# What to produce:
Print again only this span: the line with "place('hanger_stem_nub', stemNub(), 'plastic');", the line with "bpy.data.objects.remove(obj)", and all lines between them, exactly as given.

# Given data:
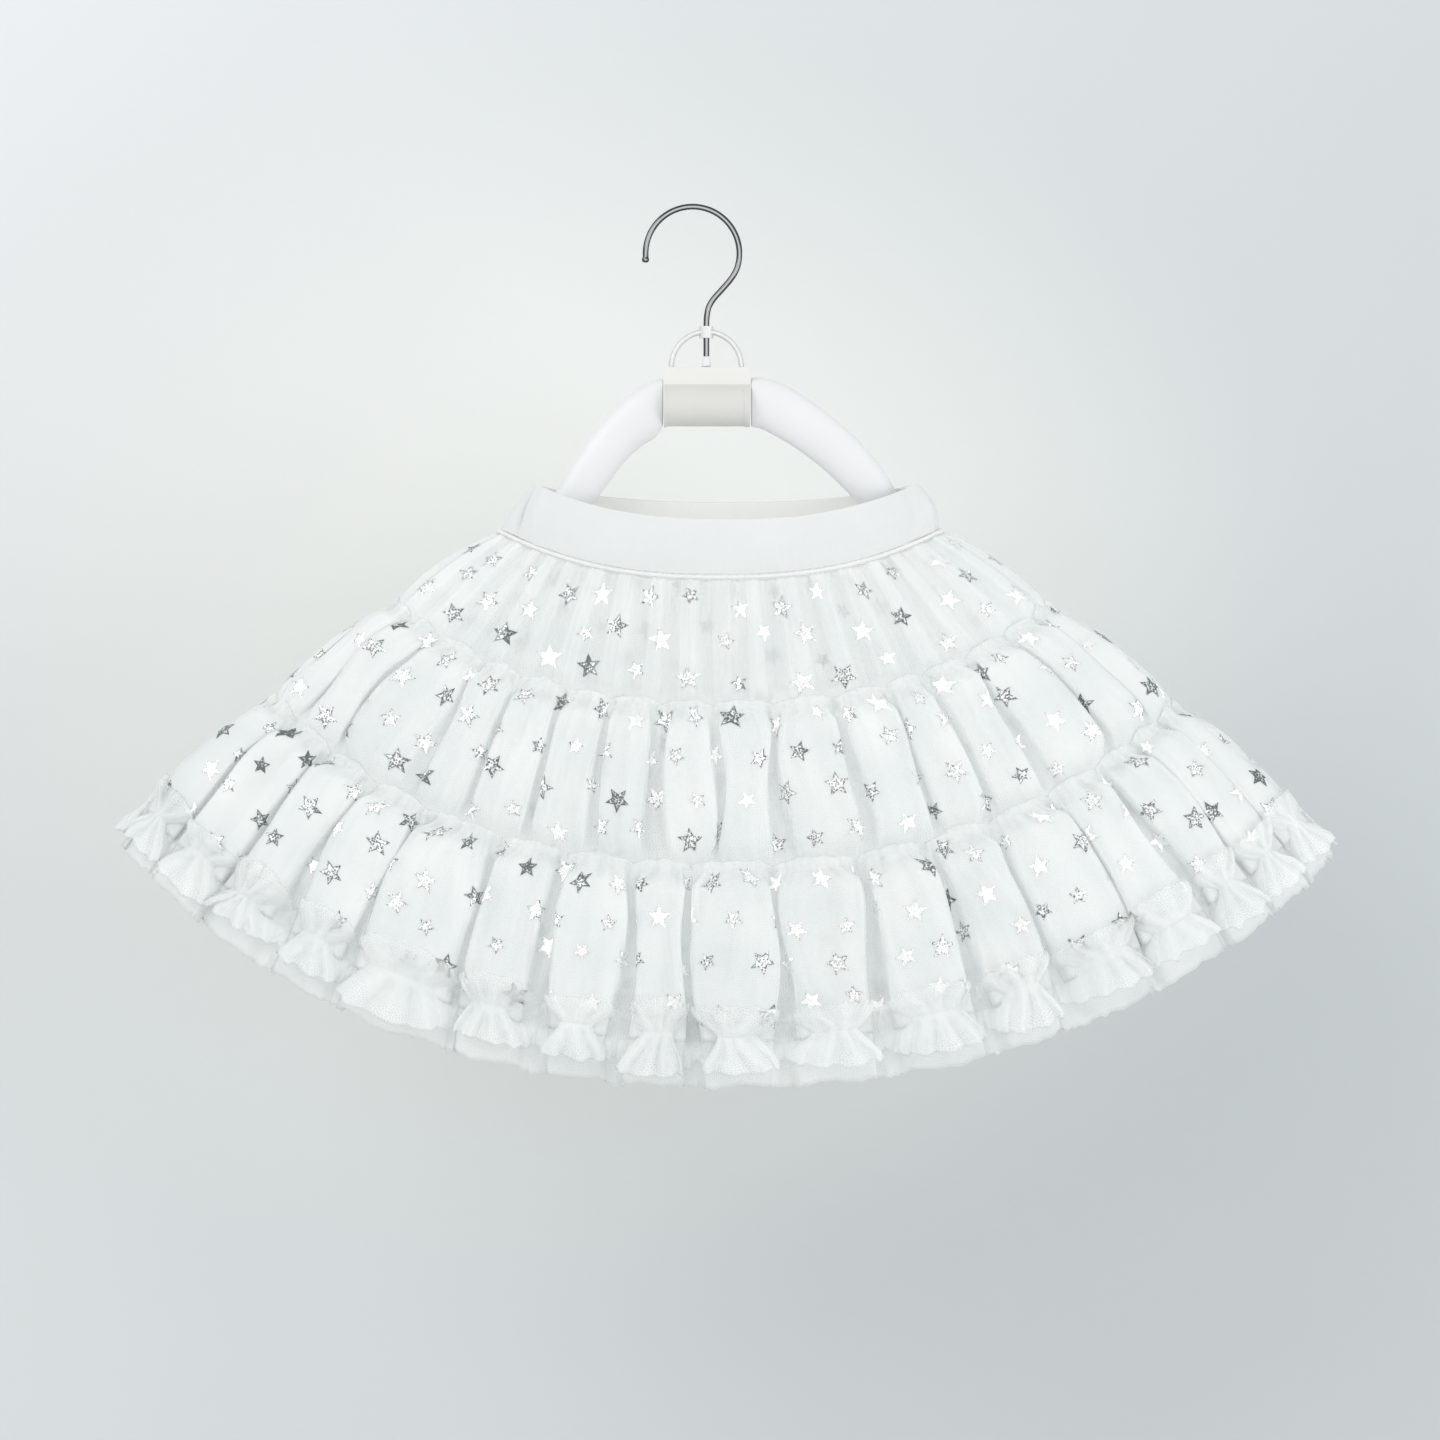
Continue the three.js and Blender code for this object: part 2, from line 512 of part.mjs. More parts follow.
place('hanger_clear_ring', halfRing(), 'clear');
place('hanger_stem_nub', stemNub(), 'plastic');
place('hanger_centre_block', centreBlock(), 'plastic');
place('hanger_left_arm', arm(leftArm, -1), 'plastic');
place('hanger_right_arm', arm(rightArm, 1), 'plastic');

export default tutu;
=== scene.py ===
import math

import bmesh
import bpy
import numpy as np
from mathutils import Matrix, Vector


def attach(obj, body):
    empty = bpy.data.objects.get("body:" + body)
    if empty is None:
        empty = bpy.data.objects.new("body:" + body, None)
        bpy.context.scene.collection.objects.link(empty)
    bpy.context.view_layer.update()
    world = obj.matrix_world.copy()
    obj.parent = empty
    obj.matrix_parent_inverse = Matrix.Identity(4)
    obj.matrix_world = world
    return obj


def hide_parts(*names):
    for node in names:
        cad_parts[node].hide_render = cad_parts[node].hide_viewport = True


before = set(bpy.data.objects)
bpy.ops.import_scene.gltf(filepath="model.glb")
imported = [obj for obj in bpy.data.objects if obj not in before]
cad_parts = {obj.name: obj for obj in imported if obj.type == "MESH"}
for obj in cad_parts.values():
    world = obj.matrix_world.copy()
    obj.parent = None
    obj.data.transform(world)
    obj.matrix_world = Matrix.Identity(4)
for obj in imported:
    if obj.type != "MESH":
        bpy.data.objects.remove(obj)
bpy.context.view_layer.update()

mm = 0.001

# the skirt before it is gathered: a flattened cone that fans out to the sides (mm, degrees)
skirtForm = {
    "centreX": 12, "halfWidth": 97, "sideRound": 0.9, "frontRound": 0.85,
    "frontDepth": 20, "backDepth": 15, "hemFrontDepth": 58, "hemBackDepth": 42, "deepen": 0.9,
    "sideZ": -141.5, "frontSag": 20.5, "backSag": 13, "sagRound": 2.2,
    "slant": 225, "lean": 50.5, "leanEase": 0.12, "rightLean": 1.35, "leftLean": 1.9,
    "leftShort": 0.04, "puff": 2.6, "seamWave": 0.3,
}
# each seam and edge, in mm down the cloth from the waist
seamLines = {"waist": 1.5, "first": 58, "second": 129, "pinch": 202, "tierEnd": 205, "underEnd": 224.5}


def ease(value):
    v = np.clip(value, 0, 1)
    return v * v * (3 - 2 * v)


def signedPower(value, exponent):
    return np.sign(value) * np.abs(value) ** exponent


def bell(value):
    return np.exp(-value ** 2)


def ovalRing(s, c, centreX, halfWidth, depth, sideZ, sag):
    # oval round the body that dips at the front and back; s and c are the sine and cosine of the way round
    f = skirtForm
    x = centreX + halfWidth * signedPower(s, f["sideRound"])
    return x, -signedPower(c, f["frontRound"]) * depth, sideZ - sag * (1 - np.abs(s) ** f["sagRound"])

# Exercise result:
place('hanger_stem_nub', stemNub(), 'plastic');
place('hanger_centre_block', centreBlock(), 'plastic');
place('hanger_left_arm', arm(leftArm, -1), 'plastic');
place('hanger_right_arm', arm(rightArm, 1), 'plastic');

export default tutu;
=== scene.py ===
import math

import bmesh
import bpy
import numpy as np
from mathutils import Matrix, Vector


def attach(obj, body):
    empty = bpy.data.objects.get("body:" + body)
    if empty is None:
        empty = bpy.data.objects.new("body:" + body, None)
        bpy.context.scene.collection.objects.link(empty)
    bpy.context.view_layer.update()
    world = obj.matrix_world.copy()
    obj.parent = empty
    obj.matrix_parent_inverse = Matrix.Identity(4)
    obj.matrix_world = world
    return obj


def hide_parts(*names):
    for node in names:
        cad_parts[node].hide_render = cad_parts[node].hide_viewport = True


before = set(bpy.data.objects)
bpy.ops.import_scene.gltf(filepath="model.glb")
imported = [obj for obj in bpy.data.objects if obj not in before]
cad_parts = {obj.name: obj for obj in imported if obj.type == "MESH"}
for obj in cad_parts.values():
    world = obj.matrix_world.copy()
    obj.parent = None
    obj.data.transform(world)
    obj.matrix_world = Matrix.Identity(4)
for obj in imported:
    if obj.type != "MESH":
        bpy.data.objects.remove(obj)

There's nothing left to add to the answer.